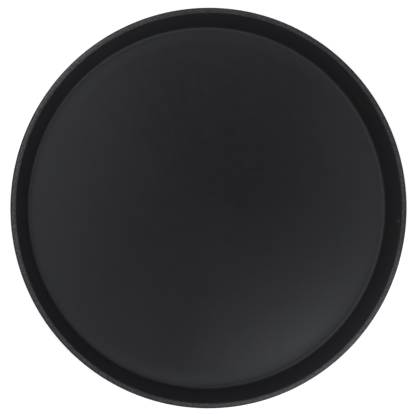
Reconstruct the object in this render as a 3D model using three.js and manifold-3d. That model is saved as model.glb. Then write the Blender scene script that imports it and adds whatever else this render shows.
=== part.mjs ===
// A round non-slip serving tray: a moulded plastic shell with a flared wall and a beaded rim, a rubber
// liner bonded inside it from the floor to the rim, and a steel wire hoop moulded into the rim bead.
// Millimetres, +Z up. The tray stands on z = 0 and its centre line is the Z axis.
import * as THREE from "three";
import { mergeVertices } from "three/addons/utils/BufferGeometryUtils.js";
import Module from "manifold-3d";

const wasm = await Module();
wasm.setup();

// Overall size
const RIM_RADIUS = 177.8; // 14 in across
const HEIGHT = 25.4; // 1 in from the foot ring to the top of the rim
const RIM_INNER_RADIUS = 173.1; // where the rubber wall gives way to the plastic rim
const WALL_FOOT_SLOPE = THREE.MathUtils.degToRad(67); // from the horizontal; the wall flares as it rises
const WALL_TOP_SLOPE = THREE.MathUtils.degToRad(55);

// Thicknesses, from the ground up
const FOOT_HEIGHT = 0.9;
const SHELL_THICKNESS = 2.2;
const BOND_GAP = 0.3; // the glue line between shell and liner
const LINER_THICKNESS = 1;
const FLOOR_TOP = FOOT_HEIGHT + SHELL_THICKNESS + BOND_GAP + LINER_THICKNESS;

// Depths below the liner's upper surface, square to it
const SHELL_FACE = LINER_THICKNESS + BOND_GAP;
const SHELL_BACK = SHELL_FACE + SHELL_THICKNESS;

// Rounded corners
const WELL_FILLET = 5; // between floor and wall, on the liner
const SHOULDER_FILLET = 0.8; // from the wall over onto the rim
const BEAD_TOP_FILLET = 2.2;
const BEAD_FOOT_FILLET = 1.8;
const BEAD_FOOT = HEIGHT - 6.2; // the underside of the rim's bead

// Steel hoop in the bead, and the windows left by the pins that hold it in the mould
const WIRE_RADIUS = 1;
const WIRE_CLEARANCE = 0.3;
const WIRE_RING_RADIUS = RIM_RADIUS - 2.3;
const WIRE_HEIGHT = HEIGHT - 4;
const WINDOWS = 16;
const WINDOW_LENGTH = 3;
const WINDOW_WIDTH = 1.2;
const WINDOW_OVERRUN = 1; // how far below the bead the cut starts

// Stacking lugs under the bead: they land on the rim of the tray below, so that the walls don't wedge
const LUGS = 8;
const LUG_WIDTH = 7;
const LUG_RADIUS = RIM_RADIUS - 1.8;
const LUG_ROOT = 0.5; // how far a lug runs up into the bead
const STACK_PITCH = 10;

// Underside
const FOOT_INNER_RADIUS = 151;
const FOOT_OUTER_RADIUS = 156;
const FOOT_DRAFT = 0.6;
const GATE_RECESS_RADIUS = 25;
const GATE_RECESS_DEPTH = 0.5;
const GATE_RADIUS = 3;
const GATE_HEIGHT = 0.35;
const STEP_DRAFT = 0.3;

// Facets
const TURN_STEPS = 72;
const ARC_STEPS = 4;
const WIRE_STEPS = 8;

const point = (r, z) => new THREE.Vector2(r, z);

// Points round an arc, with both ends, from one angle to another in radians.
function arc(centre, radius, from, to, steps = ARC_STEPS) {
  return Array.from({ length: steps + 1 }, (_, i) => {
    const angle = from + ((to - from) * i) / steps;
    return point(centre.x + radius * Math.cos(angle), centre.y + radius * Math.sin(angle));
  });
}

// The unit vector square to a slope, from the tray's inner side out through the wall.
const outward = (slope) => point(Math.sin(slope), -Math.cos(slope));

// The angle of that vector, for arcs that are centred on the tray's inner side.
const outwardAngle = (slope) => slope - Math.PI / 2;

const SHOULDER_HEIGHT = HEIGHT - SHOULDER_FILLET * (1 - Math.cos(WALL_TOP_SLOPE));

// The wall is an arc about a centre outside the tray, and the corner below it is one about a centre
// inside. They touch at the wall's foot, and the wall ends at the shoulder.
const WALL_CURVE =
  (SHOULDER_HEIGHT - FLOOR_TOP - WELL_FILLET * (1 - Math.cos(WALL_FOOT_SLOPE))) /
  (Math.cos(WALL_TOP_SLOPE) - Math.cos(WALL_FOOT_SLOPE));
const wallTop = point(RIM_INNER_RADIUS, SHOULDER_HEIGHT);
const wallCentre = wallTop.clone().addScaledVector(outward(WALL_TOP_SLOPE), WALL_CURVE);
const wellCentre = wallCentre.clone().addScaledVector(outward(WALL_FOOT_SLOPE), -WALL_CURVE - WELL_FILLET);

// How much slope the glue line takes up along the wall, at the liner's top edge.
const LINER_END_SLOPE = WALL_TOP_SLOPE + BOND_GAP / WALL_CURVE;

// The section of a surface at a depth behind the liner's, from the floor's edge up the wall to a slope.
function dishSection(depth, endSlope) {
  const foot = outwardAngle(WALL_FOOT_SLOPE);
  const corner = arc(wellCentre, WELL_FILLET + depth, outwardAngle(0), foot);
  const wall = arc(wallCentre, WALL_CURVE - depth, foot + Math.PI, outwardAngle(endSlope) + Math.PI);
  return [...corner, ...wall.slice(1)];
}

// The radius of such a surface at a height on the wall.
function wallRadius(z, depth) {
  return wallCentre.x - Math.sqrt((WALL_CURVE - depth) ** 2 - (z - wallCentre.y) ** 2);
}

// The slope of such a surface at a height on the wall.
function wallSlope(z, depth) {
  return Math.acos((z - wallCentre.y) / (WALL_CURVE - depth));
}

// A closed solid turned about the Z axis from a profile of radius and height.
function turned(profile) {
  return new THREE.LatheGeometry(profile, TURN_STEPS).rotateX(Math.PI / 2);
}

function solidOf(geometry) {
  const bare = geometry.clone();
  bare.deleteAttribute("normal");
  bare.deleteAttribute("uv");
  const merged = mergeVertices(bare, 1e-3);
  return new wasm.Manifold(
    new wasm.Mesh({
      numProp: 3,
      vertProperties: merged.getAttribute("position").array,
      triVerts: new Uint32Array(merged.index.array),
    }),
  );
}

function geometryOf(solid) {
  const mesh = solid.getMesh();
  const geometry = new THREE.BufferGeometry()
    .setAttribute("position", new THREE.BufferAttribute(mesh.vertProperties, 3))
    .setIndex(new THREE.BufferAttribute(mesh.triVerts, 1));
  geometry.computeVertexNormals();
  return geometry;
}

// The shell's section, from the middle of the underside out and over the rim to the middle of its floor.
function shellProfile() {
  const recessTop = FOOT_HEIGHT + GATE_RECESS_DEPTH;
  const gateBottom = recessTop - GATE_HEIGHT;
  const underside = [
    point(0, gateBottom),
    point(GATE_RADIUS, gateBottom),
    point(GATE_RADIUS + STEP_DRAFT, recessTop),
    point(GATE_RECESS_RADIUS - STEP_DRAFT, recessTop),
    point(GATE_RECESS_RADIUS, FOOT_HEIGHT),
    point(FOOT_INNER_RADIUS - FOOT_DRAFT, FOOT_HEIGHT),
    point(FOOT_INNER_RADIUS, 0),
    point(FOOT_OUTER_RADIUS, 0),
    point(FOOT_OUTER_RADIUS + FOOT_DRAFT, FOOT_HEIGHT),
  ];

  const footCentre = point(RIM_RADIUS - BEAD_FOOT_FILLET, BEAD_FOOT + BEAD_FOOT_FILLET);
  const topCentre = point(RIM_RADIUS - BEAD_TOP_FILLET, HEIGHT - BEAD_TOP_FILLET);
  const shoulderCentre = wallTop.clone().addScaledVector(outward(WALL_TOP_SLOPE), SHOULDER_FILLET);
  const bead = [
    ...arc(footCentre, BEAD_FOOT_FILLET, outwardAngle(0), 0),
    ...arc(topCentre, BEAD_TOP_FILLET, 0, Math.PI / 2),
    ...arc(shoulderCentre, SHOULDER_FILLET, Math.PI / 2, outwardAngle(WALL_TOP_SLOPE) + Math.PI),
  ];

  const outside = dishSection(SHELL_BACK, wallSlope(BEAD_FOOT, SHELL_BACK));
  const inside = dishSection(SHELL_FACE, WALL_TOP_SLOPE).reverse();
  return [...underside, ...outside, ...bead, ...inside, point(0, FLOOR_TOP - SHELL_FACE)];
}

// A ring of round section about the wire's line.
function hoopRing(radius) {
  const round = arc(point(WIRE_RING_RADIUS, WIRE_HEIGHT), radius, 0, 2 * Math.PI, WIRE_STEPS);
  round[WIRE_STEPS].copy(round[0]);
  return turned(round);
}

// One lug, as a block whose inner side lies in the middle of the wall.
function lug(angle) {
  const inWall = SHELL_FACE + SHELL_THICKNESS / 2;
  const low = HEIGHT - STACK_PITCH;
  const high = BEAD_FOOT + LUG_ROOT;
  const side = new THREE.Shape([
    point(wallRadius(low, inWall), low),
    point(LUG_RADIUS, low),
    point(LUG_RADIUS, high),
    point(wallRadius(high, inWall), high),
  ]);
  return new THREE.ExtrudeGeometry(side, { depth: LUG_WIDTH, bevelEnabled: false })
    .translate(0, 0, -LUG_WIDTH / 2)
    .rotateX(Math.PI / 2)
    .rotateZ(angle);
}

// The space one mould pin leaves, from below the bead up to the wire.
function pinWindow(angle) {
  const low = BEAD_FOOT - WINDOW_OVERRUN;
  return new THREE.BoxGeometry(WINDOW_WIDTH, WINDOW_LENGTH, WIRE_HEIGHT - low)
    .translate(WIRE_RING_RADIUS, 0, (WIRE_HEIGHT + low) / 2)
    .rotateZ(angle);
}

function shellGeometry() {
  let shell = solidOf(turned(shellProfile()));
  for (let i = 0; i < LUGS; i++) {
    shell = shell.add(solidOf(lug((2 * Math.PI * i) / LUGS)));
  }
  shell = shell.subtract(solidOf(hoopRing(WIRE_RADIUS + WIRE_CLEARANCE)));
  for (let i = 0; i < WINDOWS; i++) {
    shell = shell.subtract(solidOf(pinWindow((2 * Math.PI * (i + 0.5)) / WINDOWS)));
  }
  return geometryOf(shell);
}

function linerGeometry() {
  return turned([
    point(0, FLOOR_TOP - LINER_THICKNESS),
    ...dishSection(LINER_THICKNESS, LINER_END_SLOPE),
    ...dishSection(0, LINER_END_SLOPE).reverse(),
    point(0, FLOOR_TOP),
  ]);
}

const satinPlastic = new THREE.MeshStandardMaterial({ color: 0x2a2b2d, roughness: 0.42, metalness: 0 });
const mattRubber = new THREE.MeshStandardMaterial({ color: 0x202022, roughness: 0.62, metalness: 0 });
const galvanisedSteel = new THREE.MeshStandardMaterial({ color: 0xa8abad, roughness: 0.35, metalness: 1 });

function piece(name, geometry, material) {
  const mesh = new THREE.Mesh(geometry, material);
  mesh.name = name;
  return mesh;
}

const tray = new THREE.Group();
tray.add(
  piece("tray_shell", shellGeometry(), satinPlastic),
  piece("rubber_liner", linerGeometry(), mattRubber),
  piece("rim_hoop", hoopRing(WIRE_RADIUS), galvanisedSteel),
);

export default tray;
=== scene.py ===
"""A round rubber-lined serving tray, seen almost straight from above in a pale studio.

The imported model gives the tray's outer sizes. The shell, the liner and the wire hoop are made again as fine
turned meshes, with the lugs and mould windows worked into the shell. Lengths are in metres.
"""

import math

import bmesh
import bpy
from mathutils import Matrix, Vector, noise


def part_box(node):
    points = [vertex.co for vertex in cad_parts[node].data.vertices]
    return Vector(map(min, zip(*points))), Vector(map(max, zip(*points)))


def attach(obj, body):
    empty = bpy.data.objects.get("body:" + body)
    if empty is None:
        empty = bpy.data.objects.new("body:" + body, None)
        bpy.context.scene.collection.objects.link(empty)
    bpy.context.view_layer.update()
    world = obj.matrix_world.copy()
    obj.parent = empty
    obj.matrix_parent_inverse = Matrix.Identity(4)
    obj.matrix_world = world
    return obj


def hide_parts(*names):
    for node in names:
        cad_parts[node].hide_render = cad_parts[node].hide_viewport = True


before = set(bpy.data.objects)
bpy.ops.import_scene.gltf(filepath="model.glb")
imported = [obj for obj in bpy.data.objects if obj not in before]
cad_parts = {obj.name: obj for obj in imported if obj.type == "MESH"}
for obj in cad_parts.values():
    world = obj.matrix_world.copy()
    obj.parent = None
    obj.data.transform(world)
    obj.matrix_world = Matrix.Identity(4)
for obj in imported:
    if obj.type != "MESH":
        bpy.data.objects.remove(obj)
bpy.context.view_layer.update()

MM = 0.001

# Sizes read from the frame
shell_low, shell_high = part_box("tray_shell")
liner_low, liner_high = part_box("rubber_liner")
hoop_low, hoop_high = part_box("rim_hoop")
RIM_RADIUS = shell_high.x
HEIGHT = shell_high.z
LINER_BOTTOM = liner_low.z
WIRE_RADIUS = (hoop_high.z - hoop_low.z) / 2
WIRE_HEIGHT = (hoop_high.z + hoop_low.z) / 2
WIRE_RING_RADIUS = hoop_high.x - WIRE_RADIUS

# The dish, as in the CAD: an arc for the wall, and one for the corner below it
RIM_INNER_RADIUS = RIM_RADIUS - 4.7 * MM
WALL_FOOT_SLOPE = math.radians(67)
WALL_TOP_SLOPE = math.radians(55)
LINER_THICKNESS = 1 * MM
BOND_GAP = 0.3 * MM
SHELL_THICKNESS = 2.2 * MM
FLOOR_TOP = LINER_BOTTOM + LINER_THICKNESS
SHELL_FACE = LINER_THICKNESS + BOND_GAP
SHELL_BACK = SHELL_FACE + SHELL_THICKNESS
WELL_FILLET = 5 * MM
SHOULDER_FILLET = 0.8 * MM

# The rim's bead
BEAD_TOP_FILLET = 2.2 * MM
BEAD_FOOT_FILLET = 1.8 * MM
BEAD_FOOT = HEIGHT - 6.2 * MM
BEAD_ROOT_FILLET = 0.6 * MM

# Lugs and mould-pin windows, evenly spaced round the tray
LUGS = 8
LUG_HALF_ANGLE = 3.5 * MM / RIM_RADIUS
LUG_BLEND_ANGLE = 0.9 * MM / RIM_RADIUS
LUG_RADIUS = RIM_RADIUS - 1.8 * MM
LUG_BOTTOM = HEIGHT - 10 * MM
LUG_FILLET = 0.7 * MM
LUG_DRAFT = 0.25 * MM
LUG_HEAD_GAP = 0.02 * MM
WINDOWS = 16
WINDOW_HALF_ANGLE = 1.5 * MM / RIM_RADIUS
WINDOW_BLEND_ANGLE = 0.12 * MM / RIM_RADIUS
WINDOW_HALF_WIDTH = 0.6 * MM

# The underside
FOOT_HEIGHT = 0.9 * MM
FOOT_INNER_RADIUS = 151 * MM
FOOT_OUTER_RADIUS = 156 * MM
FOOT_DRAFT = 0.6 * MM
FOOT_FILLET = 0.35 * MM
GATE_RECESS_RADIUS = 25 * MM
GATE_RECESS_DEPTH = 0.5 * MM
GATE_RADIUS = 3 * MM
GATE_HEIGHT = 0.35 * MM
STEP_DRAFT = 0.3 * MM
STEP_FILLET = 0.12 * MM

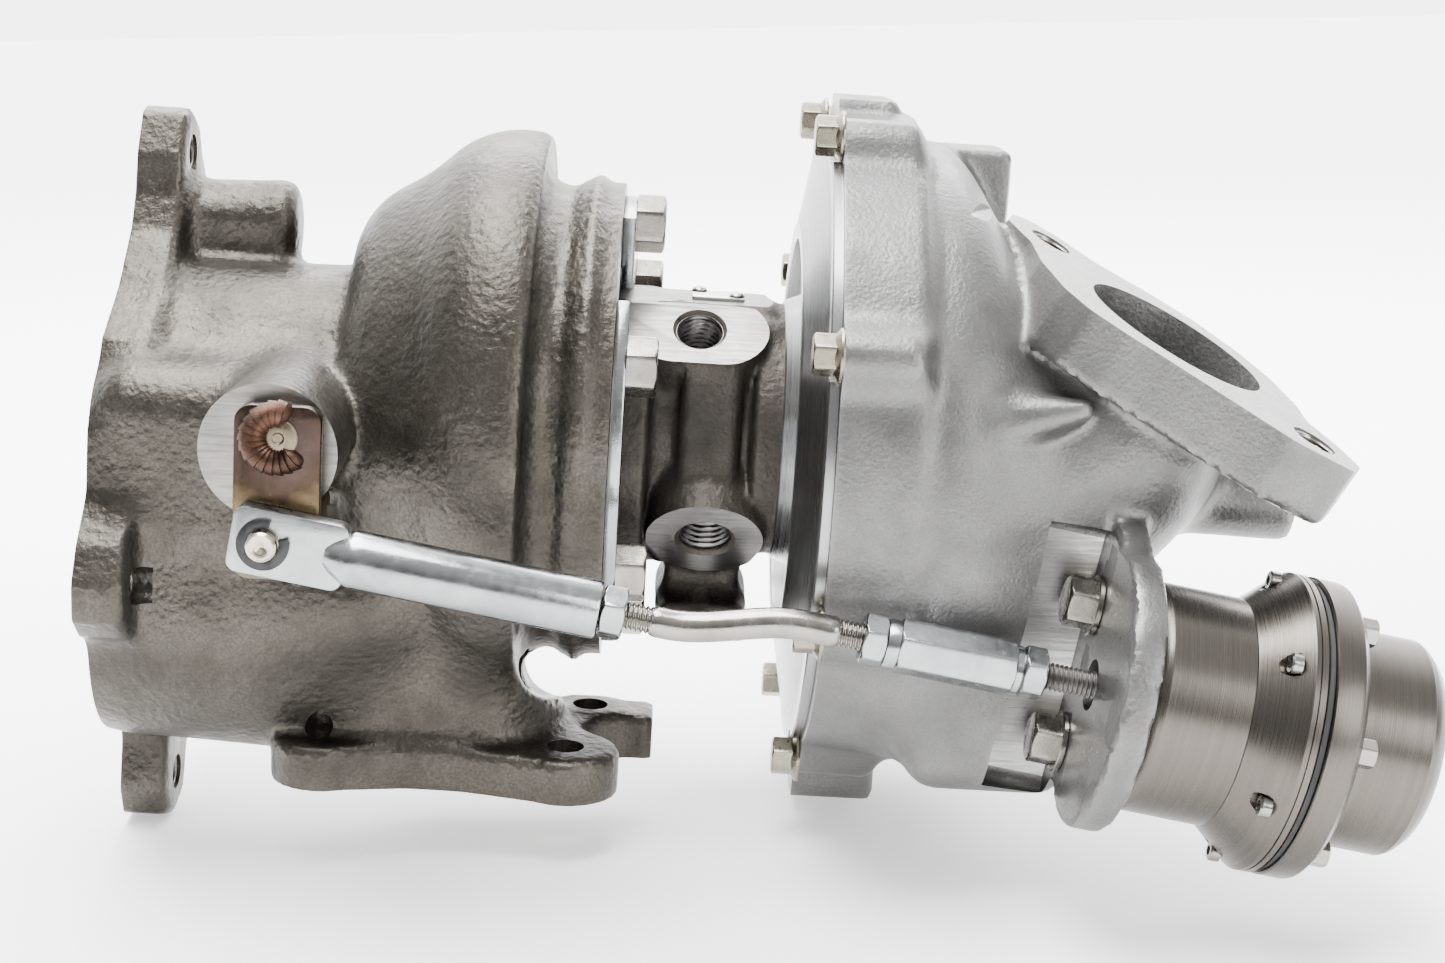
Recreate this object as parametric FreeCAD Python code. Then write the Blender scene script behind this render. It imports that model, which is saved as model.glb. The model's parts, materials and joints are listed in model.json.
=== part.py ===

####################

**WHAT IS REQUIRED**
Repeat word for word the lines from the line with "function piece(name, geometry, material)" to the line with "zip(*points))), Vector(map(max, zip(*points)))", both lines included.

**WRITTEN SOLUTION**
function piece(name, geometry, material) {
  const mesh = new THREE.Mesh(geometry, material);
  mesh.name = name;
  return mesh;
}

const tray = new THREE.Group();
tray.add(
  piece("tray_shell", shellGeometry(), satinPlastic),
  piece("rubber_liner", linerGeometry(), mattRubber),
  piece("rim_hoop", hoopRing(WIRE_RADIUS), galvanisedSteel),
);

export default tray;
=== scene.py ===
"""A round rubber-lined serving tray, seen almost straight from above in a pale studio.

The imported model gives the tray's outer sizes. The shell, the liner and the wire hoop are made again as fine
turned meshes, with the lugs and mould windows worked into the shell. Lengths are in metres.
"""

import math

import bmesh
import bpy
from mathutils import Matrix, Vector, noise


def part_box(node):
    points = [vertex.co for vertex in cad_parts[node].data.vertices]
    return Vector(map(min, zip(*points))), Vector(map(max, zip(*points)))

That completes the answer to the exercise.